Technical aspects are a very broad topic that affects almost every layer of a website – from the appearance, through the users' end devices, to the way of downloading and consuming data. Therefore, this part of planning requires know-how and experience. Making mistakes in assumptions at this stage can be costly.
The planning process for an existing website
If a new website is to replace an old one, we should prepare an implementation plan and take care of several issues:
- What will the migration process be handled? Whose work will be required? Will additional tests be needed? Should we carry out the migration during working hours or at night, so that potentially as few users visit our site then?
- What if the migration fails for some reason? Do we have a plan to restore the previous version of the web page?

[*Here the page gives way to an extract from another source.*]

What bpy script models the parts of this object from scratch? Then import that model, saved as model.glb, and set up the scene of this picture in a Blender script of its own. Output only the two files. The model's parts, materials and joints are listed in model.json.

- If our website is positioned in search engines like Google, has an SEO-related action plan been undertaken and implemented, e.g., redirecting the indexed links so that the links to old articles lead to their new counterparts? Has the new sitemap been uploaded to, e.g., Google Search Console?
- After successful migration, do we need additional tests of language versions on specific versions of browsers, versions for a computer, tablet, or phone?
Website implementations may vary significantly. It can be a complicated process with many items in the plan, involving a whole team of people or just a task for a quarter of an hour for one person. It's important to ensure that the implementation is methodically thought out and doesn't overlook important factors such as SEO or the appropriate version of the software on the target server.
Website project planning - summary
Depending on the size of the website, field of business, type and number of target users, creating a new web page may be a short task or a months-long project involving several teams.
Appropriate website planning and then implementation of subsequent stages of work are crucial to the success of a project. In case of a lack of an experience in this area, it's worth taking advantage of help from an experienced agency dealing with business website development.